A multiple regression approach for calibration of residential building energy models

When thinking on retrofitting a building, energy models are used to estimate energy consumption for the different options. However, the accuracy of the model may vary depending on the accuracy of the input parameters. To minimize the uncertainty of the input parameters a calibration process is needed. As a mean to reduce the time for calibration, a methodology using a regression analysis with parameters or independent variables that are a function of the physical driving forces for energy performance is proposed. The main novelty of the approach is that it can be considered a quasi-physical statistical approach that has advantage over pure traditional statistical approaches. This is achieved by incorporating the physical driven forces of the parameters contributing to the energy consumption. Other advantage is that it uses the well know and easy to implement multiple regression analysis and system of equations.

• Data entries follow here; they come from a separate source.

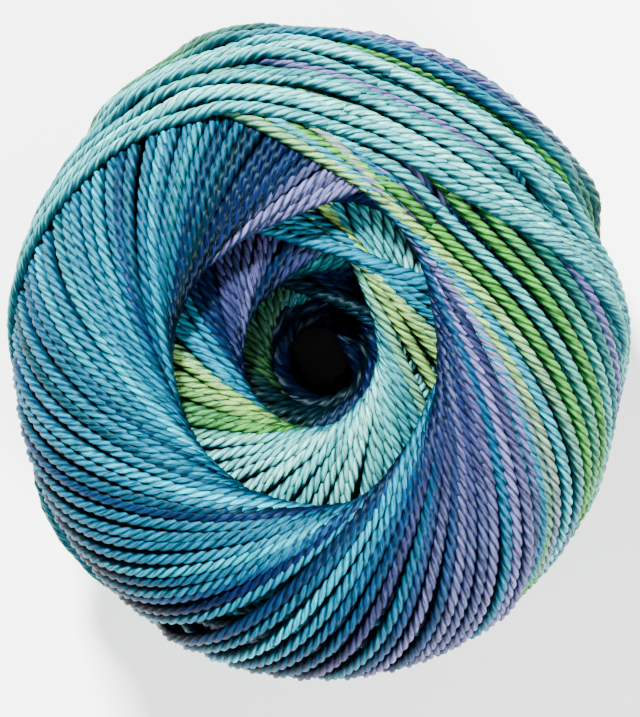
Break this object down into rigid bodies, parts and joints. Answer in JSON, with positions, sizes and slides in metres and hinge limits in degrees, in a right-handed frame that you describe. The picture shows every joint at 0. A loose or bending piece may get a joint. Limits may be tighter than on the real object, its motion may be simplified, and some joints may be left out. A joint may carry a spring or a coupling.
{
  "type": "centre-pull ball of cotton yarn",
  "caption": "Round, slightly flattened centre-pull ball of plied cotton yarn, wound in overlapping bands round an open funnel-shaped hole.",
  "frame": {"origin": "middle of the flat spot that the ball rests on, on the axis of the hole", "axes": "+Z up along the hole, +X to the right and +Y up as the wound end is looked at from above"},
  "size_m": [0.0808, 0.084, 0.0575],
  "materials": {
    "cotton_yarn": "plied mercerised cotton, long colour changes from turquoise through green, lavender and navy"
  },
  "bodies": {
    "root": {"wound_yarn": "cotton_yarn"}
  },
  "joints": []
}
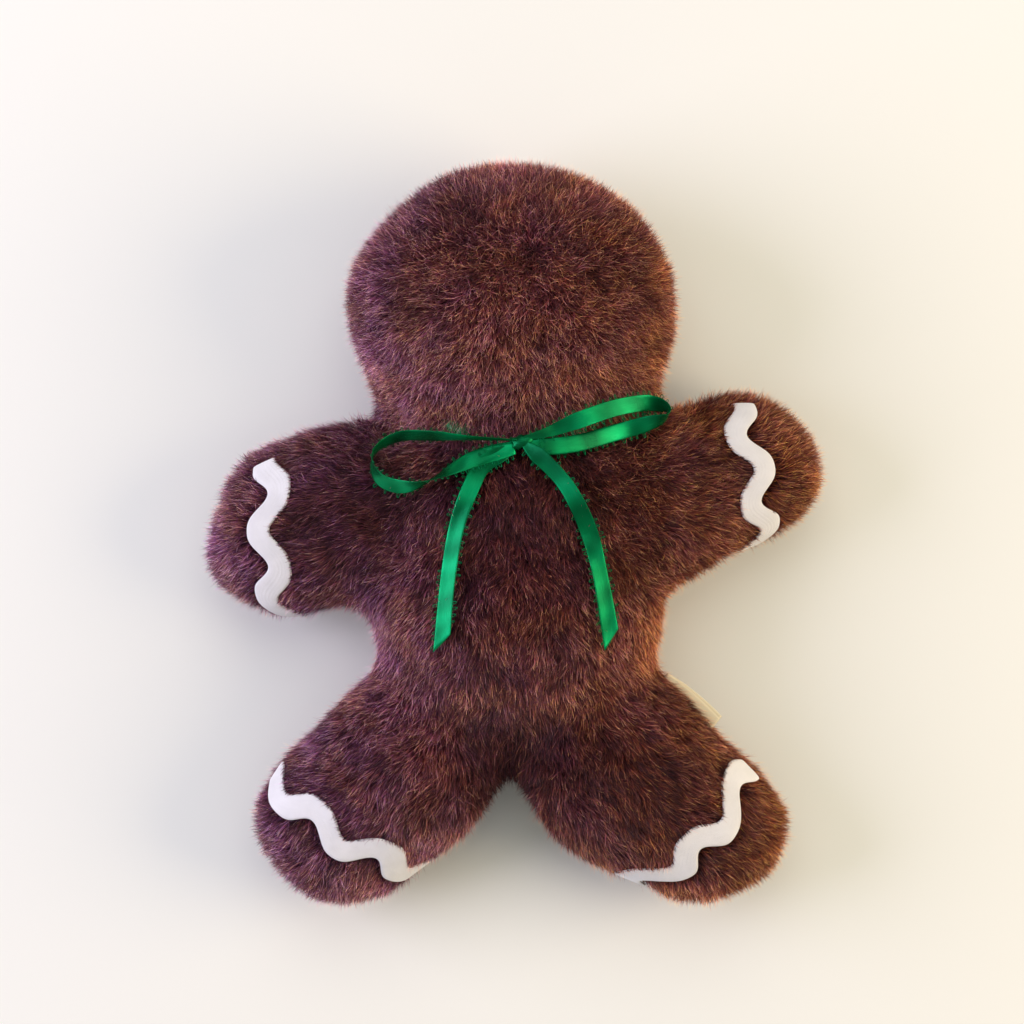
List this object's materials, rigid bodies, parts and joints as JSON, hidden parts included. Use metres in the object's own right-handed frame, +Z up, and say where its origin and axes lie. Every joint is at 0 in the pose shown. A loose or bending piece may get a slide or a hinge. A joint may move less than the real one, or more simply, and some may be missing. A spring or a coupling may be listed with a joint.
{
  "type": "plush gingerbread man toy",
  "caption": "Stuffed faux-fur gingerbread man toy with no face, wavy white braid across each arm and leg, and a narrow satin ribbon tied in a bow round the neck.",
  "frame": {"origin": "on the surface that the toy lies on, under the middle of its width and length", "axes": "+Y from the feet to the head, +Z up from the surface, with the trimmed side up, +X to the right as seen from above"},
  "size_m": [0.209, 0.252, 0.0642],
  "materials": {
    "brown_fur": "matte long-pile faux fur",
    "white_braid": "fine woven, slight sheen",
    "green_satin": "glossy satin",
    "tag_cloth": "soft satin, unprinted"
  },
  "bodies": {
    "root": {"fur_body": "brown_fur", "rickrack_left_arm": "white_braid", "rickrack_right_arm": "white_braid", "rickrack_left_leg": "white_braid", "rickrack_right_leg": "white_braid", "neck_ribbon": "green_satin", "side_tag": "tag_cloth"}
  },
  "joints": []
}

The approach also can be implemented in stages based on a prioritized list of parameters; that is, a few parameters with more impact are first used for a coarse tuning, and then additional parameters are used for fine tuning. The approach is applied by running a series of simulations with the design input parameters to obtain data for a multiple regression analysis. Then, the regression coefficients are used in a system of equations which solution gives the magnitude of the parameters. The results of the methodology were compared with the traditional Bayesian approach as a mean to validate the approach. Results show that the proposed approach is as accurate as the Bayesian approach.